Data segment:

*-*-*

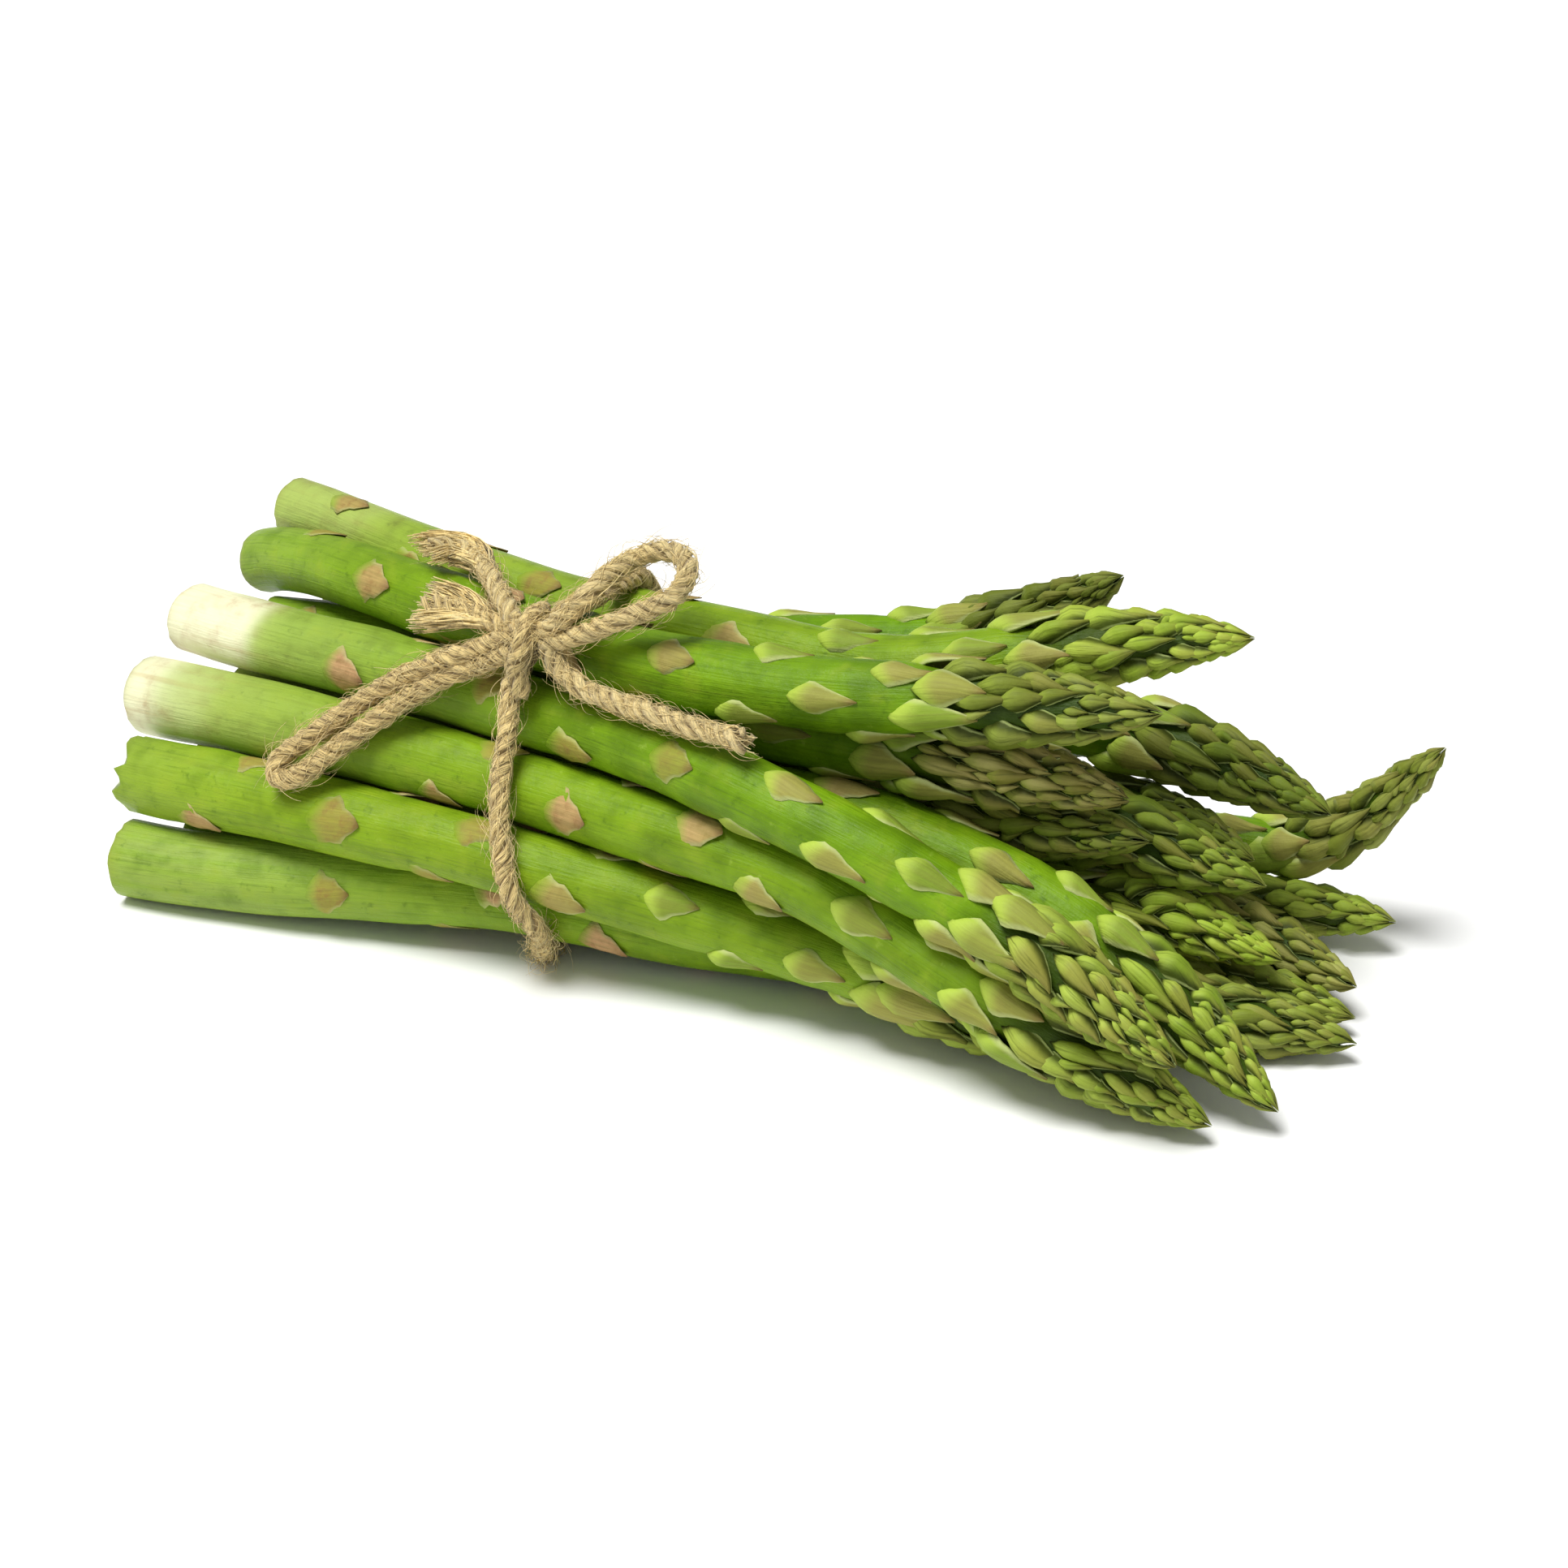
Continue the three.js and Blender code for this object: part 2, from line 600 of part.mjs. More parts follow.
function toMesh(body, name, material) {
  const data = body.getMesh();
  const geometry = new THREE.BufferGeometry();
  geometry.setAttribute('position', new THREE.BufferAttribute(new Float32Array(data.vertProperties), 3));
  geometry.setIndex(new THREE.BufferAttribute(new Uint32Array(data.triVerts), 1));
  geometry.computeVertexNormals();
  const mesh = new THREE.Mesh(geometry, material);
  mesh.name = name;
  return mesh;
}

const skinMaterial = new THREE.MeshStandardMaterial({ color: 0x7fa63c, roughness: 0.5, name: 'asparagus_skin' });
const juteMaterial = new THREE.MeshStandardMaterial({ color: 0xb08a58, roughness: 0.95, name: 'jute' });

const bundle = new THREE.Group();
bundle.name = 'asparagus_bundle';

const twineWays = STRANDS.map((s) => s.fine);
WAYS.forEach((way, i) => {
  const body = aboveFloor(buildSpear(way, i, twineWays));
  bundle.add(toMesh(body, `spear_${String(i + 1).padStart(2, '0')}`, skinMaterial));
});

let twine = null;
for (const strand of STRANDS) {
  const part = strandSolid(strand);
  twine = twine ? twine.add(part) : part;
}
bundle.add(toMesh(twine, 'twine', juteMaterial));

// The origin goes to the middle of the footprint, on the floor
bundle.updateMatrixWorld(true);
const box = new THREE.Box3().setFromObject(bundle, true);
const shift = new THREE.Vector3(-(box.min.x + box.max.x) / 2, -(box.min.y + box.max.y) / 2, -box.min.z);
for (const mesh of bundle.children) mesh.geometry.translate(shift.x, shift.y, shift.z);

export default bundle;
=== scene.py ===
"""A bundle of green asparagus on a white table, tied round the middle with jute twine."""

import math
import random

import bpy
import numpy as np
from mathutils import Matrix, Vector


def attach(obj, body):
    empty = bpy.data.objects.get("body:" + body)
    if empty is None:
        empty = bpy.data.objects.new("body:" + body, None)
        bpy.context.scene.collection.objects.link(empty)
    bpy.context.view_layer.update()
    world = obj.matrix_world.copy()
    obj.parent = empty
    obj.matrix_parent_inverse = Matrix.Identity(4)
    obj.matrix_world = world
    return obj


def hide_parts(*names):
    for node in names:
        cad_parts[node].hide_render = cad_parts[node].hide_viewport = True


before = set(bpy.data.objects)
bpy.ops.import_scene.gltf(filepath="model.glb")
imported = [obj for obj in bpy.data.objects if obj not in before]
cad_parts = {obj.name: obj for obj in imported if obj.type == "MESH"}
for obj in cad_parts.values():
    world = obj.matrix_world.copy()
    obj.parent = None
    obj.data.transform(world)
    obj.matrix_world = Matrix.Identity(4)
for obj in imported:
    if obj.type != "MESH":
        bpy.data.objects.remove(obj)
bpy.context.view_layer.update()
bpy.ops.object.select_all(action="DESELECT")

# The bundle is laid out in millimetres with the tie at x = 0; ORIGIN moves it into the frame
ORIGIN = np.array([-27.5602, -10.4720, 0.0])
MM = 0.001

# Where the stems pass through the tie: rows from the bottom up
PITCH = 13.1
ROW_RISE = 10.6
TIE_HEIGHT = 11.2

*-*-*

Exercise goal: Starting at the line that contains "on the floor" and ending at the line that contains "bpy.context.scene.collection.objects.link(empty)", retype each line exactly; omit everything outside that range.

Exercise solution:
// The origin goes to the middle of the footprint, on the floor
bundle.updateMatrixWorld(true);
const box = new THREE.Box3().setFromObject(bundle, true);
const shift = new THREE.Vector3(-(box.min.x + box.max.x) / 2, -(box.min.y + box.max.y) / 2, -box.min.z);
for (const mesh of bundle.children) mesh.geometry.translate(shift.x, shift.y, shift.z);

export default bundle;
=== scene.py ===
"""A bundle of green asparagus on a white table, tied round the middle with jute twine."""

import math
import random

import bpy
import numpy as np
from mathutils import Matrix, Vector


def attach(obj, body):
    empty = bpy.data.objects.get("body:" + body)
    if empty is None:
        empty = bpy.data.objects.new("body:" + body, None)
        bpy.context.scene.collection.objects.link(empty)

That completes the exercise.